**TASK PROMPT:**
Exactly the lines from the line with "placed() pump_head();" to the line with "for node in" should be extracted, both included, with no other lines.

= = = =

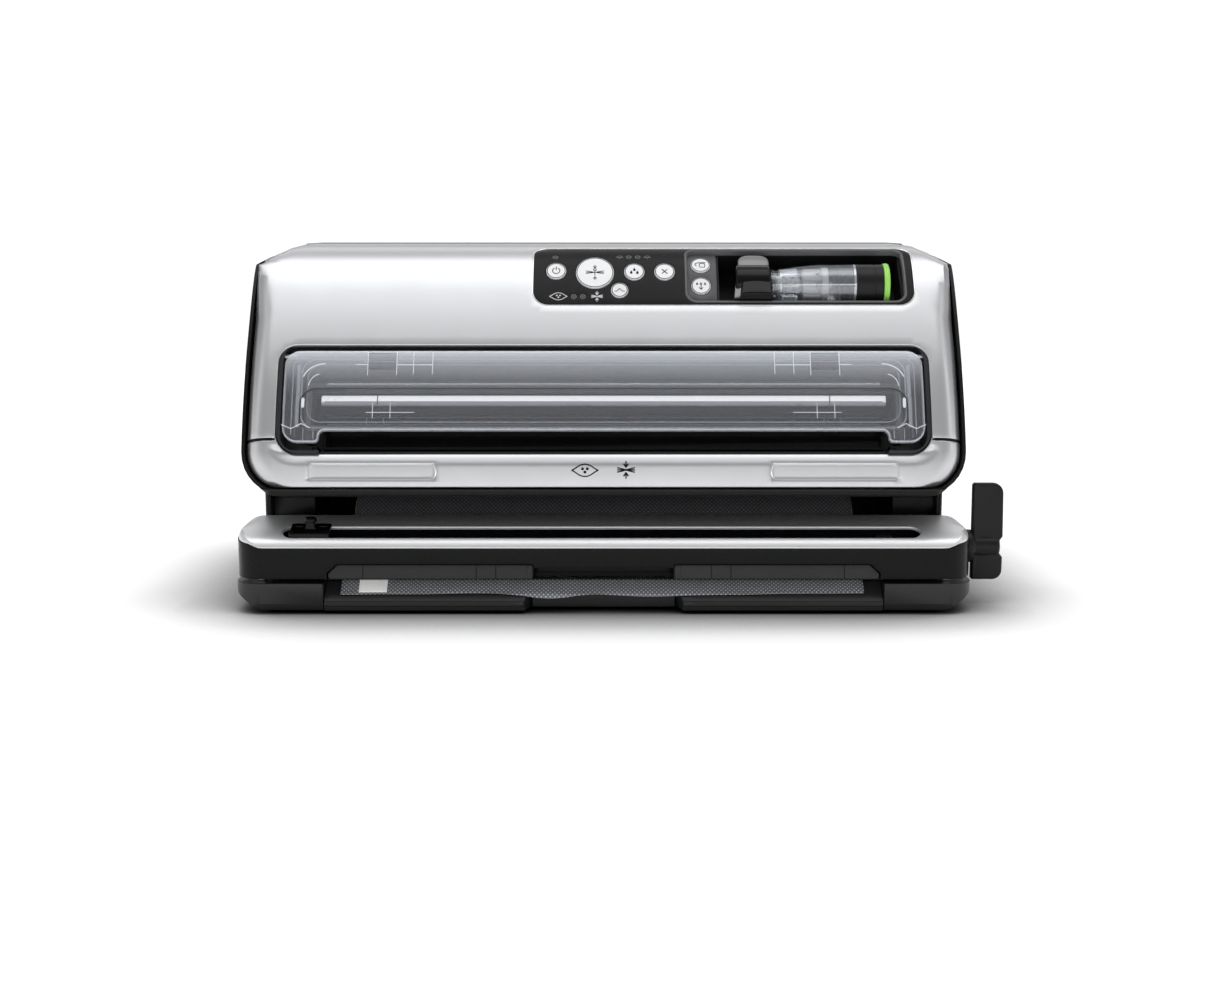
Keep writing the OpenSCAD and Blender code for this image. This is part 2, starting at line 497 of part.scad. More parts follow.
placed() base_pan();
placed() slot_sill();
placed() base_housing();
placed() rubber_feet();
placed() base_screws();
placed() roll_cradle();
placed() clamp_guides();
placed() base_hinge_knuckles();
placed() hinge_rod();
placed() bag_seal_element();
placed() film_sheet();
placed() power_transformer();
placed() film_roll();
placed() roll_core();
placed() clamp_housing();
placed() clamp_cover();
placed() grip_inserts();
placed() cutter_track();
placed() pressure_pad();
placed() lever_bush();
placed() cutter_slider();
placed() cutter_blade();
placed() lever_paddle();
placed() lever_shaft();
placed() front_shell();
placed() front_lip();
placed() rear_shell();
placed() bottom_plate();
placed() upper_hinge_knuckles();
placed() control_bezel();
placed() indicator_lights();
placed() control_board();
placed() dock_liner();
placed() vacuum_chamber();
placed() drip_tray();
placed() channel_gasket();
placed() seal_bar();
placed() heating_strip();
placed() lid_latches();
placed() pump_motor();
placed() pump_head();
placed() vacuum_tube();
placed() power_inlet();
placed() shell_screws();
placed() clear_lid();
placed() lid_gasket();
placed() lid_pins();
placed() handheld_head();
placed() handheld_reservoir();
placed() handheld_valve();
placed() handheld_collar();
placed() handheld_ring();
placed() button(0);  // button_power
placed() button(1);  // button_vacuum_seal
placed() button(2);  // button_moist
placed() button(3);  // button_cancel
placed() button(4);  // button_seal
placed() button(5);  // button_accessory
placed() button(6);  // button_marinate
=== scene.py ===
# Looks of the vacuum sealer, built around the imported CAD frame.
import math, json
import bpy, bmesh
import numpy as np
from mathutils import Vector, Matrix
from mathutils.geometry import delaunay_2d_cdt


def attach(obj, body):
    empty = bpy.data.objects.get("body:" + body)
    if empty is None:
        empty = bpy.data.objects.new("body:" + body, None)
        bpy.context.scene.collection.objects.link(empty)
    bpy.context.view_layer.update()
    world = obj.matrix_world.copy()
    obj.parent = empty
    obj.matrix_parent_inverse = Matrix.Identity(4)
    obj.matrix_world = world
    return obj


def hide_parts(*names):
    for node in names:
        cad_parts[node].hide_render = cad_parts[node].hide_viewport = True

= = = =

**TASK RESULT:**
placed() pump_head();
placed() vacuum_tube();
placed() power_inlet();
placed() shell_screws();
placed() clear_lid();
placed() lid_gasket();
placed() lid_pins();
placed() handheld_head();
placed() handheld_reservoir();
placed() handheld_valve();
placed() handheld_collar();
placed() handheld_ring();
placed() button(0);  // button_power
placed() button(1);  // button_vacuum_seal
placed() button(2);  // button_moist
placed() button(3);  // button_cancel
placed() button(4);  // button_seal
placed() button(5);  // button_accessory
placed() button(6);  // button_marinate
=== scene.py ===
# Looks of the vacuum sealer, built around the imported CAD frame.
import math, json
import bpy, bmesh
import numpy as np
from mathutils import Vector, Matrix
from mathutils.geometry import delaunay_2d_cdt


def attach(obj, body):
    empty = bpy.data.objects.get("body:" + body)
    if empty is None:
        empty = bpy.data.objects.new("body:" + body, None)
        bpy.context.scene.collection.objects.link(empty)
    bpy.context.view_layer.update()
    world = obj.matrix_world.copy()
    obj.parent = empty
    obj.matrix_parent_inverse = Matrix.Identity(4)
    obj.matrix_world = world
    return obj


def hide_parts(*names):
    for node in names:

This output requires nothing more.